1937 war sowohl in politischer als auch in künstlerischer Hinsicht ein
bemerkenswertes Jahr, es komprimiert quasi das ganze "Zeitalter der
Extreme": In China war der Weltkrieg bereits im Gange, Spanien versank
Bürgerkrieg und die Sowjetunion wäre im Jahr des "Großen Terrors" fast
implodiert. Die faschistischen Systeme in Deutschland und Italien feierten
ihren Aufschwung, während die westlichen Demokratien tiefe ökonomische
Krisen durchlebten. In Paris kam es anläßlich der Weltausstellung zu einem
Wettrüsten der Künste: Josef Thoraks und Vera Muchinas imperialistische
Riesenskulpturen trafen auf Guernica, Picassos Anklage gegen den Krieg.

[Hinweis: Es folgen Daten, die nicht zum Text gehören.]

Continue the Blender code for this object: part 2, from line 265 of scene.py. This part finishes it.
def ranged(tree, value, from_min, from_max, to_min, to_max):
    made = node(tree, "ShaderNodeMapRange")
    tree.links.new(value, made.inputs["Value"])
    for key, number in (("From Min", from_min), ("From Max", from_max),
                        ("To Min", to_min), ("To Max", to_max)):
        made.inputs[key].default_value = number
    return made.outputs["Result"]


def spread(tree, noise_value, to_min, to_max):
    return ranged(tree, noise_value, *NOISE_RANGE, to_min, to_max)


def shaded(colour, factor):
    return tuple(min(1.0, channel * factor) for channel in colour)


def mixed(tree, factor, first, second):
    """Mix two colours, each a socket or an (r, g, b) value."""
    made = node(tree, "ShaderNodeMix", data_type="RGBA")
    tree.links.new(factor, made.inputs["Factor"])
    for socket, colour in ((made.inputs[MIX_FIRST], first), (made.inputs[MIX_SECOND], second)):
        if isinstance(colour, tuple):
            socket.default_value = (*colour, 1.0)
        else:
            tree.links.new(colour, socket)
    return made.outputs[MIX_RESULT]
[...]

Gleichzeitig kulminierte der nationalsozialistischen Feldzug gegen die
moderne Kunst. Die künstlerische Synopse der Kunsthalle Bielefeld mit sehr
bekannten - z. B. Picasso, Dalí, Miro, Beckmann, Kirchner - und weniger
bekannten Namen umfaßt 200 Künstler, vornehmlich aus Spanien, Italien, der
Sowjetunion, Deutschland, Frankreich, England und den USA. 400 Leihgaben aus
über 120 Museen und Privatsammlungen kamen zusammen, um eine Momentaufnahme
der internationalen Kunstproduktion des Jahres 1937 zu liefern.

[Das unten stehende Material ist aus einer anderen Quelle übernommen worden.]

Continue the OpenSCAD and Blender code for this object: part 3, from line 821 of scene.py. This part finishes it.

Die Künstler des Jahres 1937 waren keine Heiligen. Sie hatten
Geltungsbedürfnis und Karrierepläne wie andere Menschen auch. Einige andere
träumten von einer neuen Gesellschaft, von einer Revolution, in der sie eine
wichtige Rolle spielen würden. Künstlerischer Anspruch, persönliche Misere
und politischer Veränderungswunsch trafen zusammen. Sie verwechselten Kunst
und Politik, das "Ich" und das "Wir". Gleichzeitig waren die Künstler einer
extrem politisierten Gesellschaft ausgesetzt. Ständig gab es Kriege, Krisen,
Revolutionen. Wer wollte dies alles ignorieren und abseits stehen? Die
meisten der politisch aktiven Künstler engagierten sich auf Seiten des
Sozialismus in Europa, Mexiko oder in der Sowjetunion. Manche waren Anhänger
des Faschismus. Revolutionäre Bewegungen und ihre Diktaturen zogen aus
unterschiedlichen Gründen Künstler an: Manche verachteten aus
anarchistischer oder bohemistischer Position alles Bürgerliche und wollten
politisch so extrem wie möglich sein – egal ob links oder rechts. Andere
hofften auf Posten und Karrieren: So träumte der Futurist Thomaso Marinetti
davon, im Faschismus zu einem "Kunstdiktator" ernannt zu werden, sein
spanischer Künstlerkollege Salvador Dalí hingegen bewunderte den wirklichen
Diktator Franco. Wieder andere glaubten in naiver Weise zu einer neuen
Gesellschaftsordnung beizutragen, in der Kunst und Leben, Macht und
Menschlichkeit vereint wären. So ging es einigen Künstler aus der russischen
Avantgarde, die zu Repräsentanten der verbrecherischen sowjetischen Diktatur
wurden. Krieg, Diktatur und Krise führten aber auch zu viel Lied und Elend
unter avantgardistischen Künstlern. Nicht wenige wurden ins Exil vertrieben,
zum Schweigen gebracht, verhaftet oder gar ermordet.
Arno
Breker
Prometheus, 1937
Bronze, 300 x 100 cm,
Größe mit Sockel: 325 x 130 x 130 cm
Privatbesitz
© Breker-Archiv Düsseldorf/www.museum-arno-breker.org/Marco-VG
Am Anfang der Ausstellung stehen Arbeiten von Arno Breker, Leni Riefenstahl
und einigen Lieblingsmalern Hitlers. Ihr Körperbild ist
steril-perfektionistisch und idealistisch, Brekers gigantische
"Prometheus"-Plastik sogar schon ins unmenschlich-heroische
entwachsen. Man vergißt dabei leicht, daß Breker erst ab 1934 Staatskünstler
des Dritten Reiches war. Bis dahin hatte er in Paris gelebt und gemäßigt
modernistische Arbeiten angefertigt. Breker war ein unpolitischer
Karierrist, der die Diktatur für seinen Aufstieg nutzte.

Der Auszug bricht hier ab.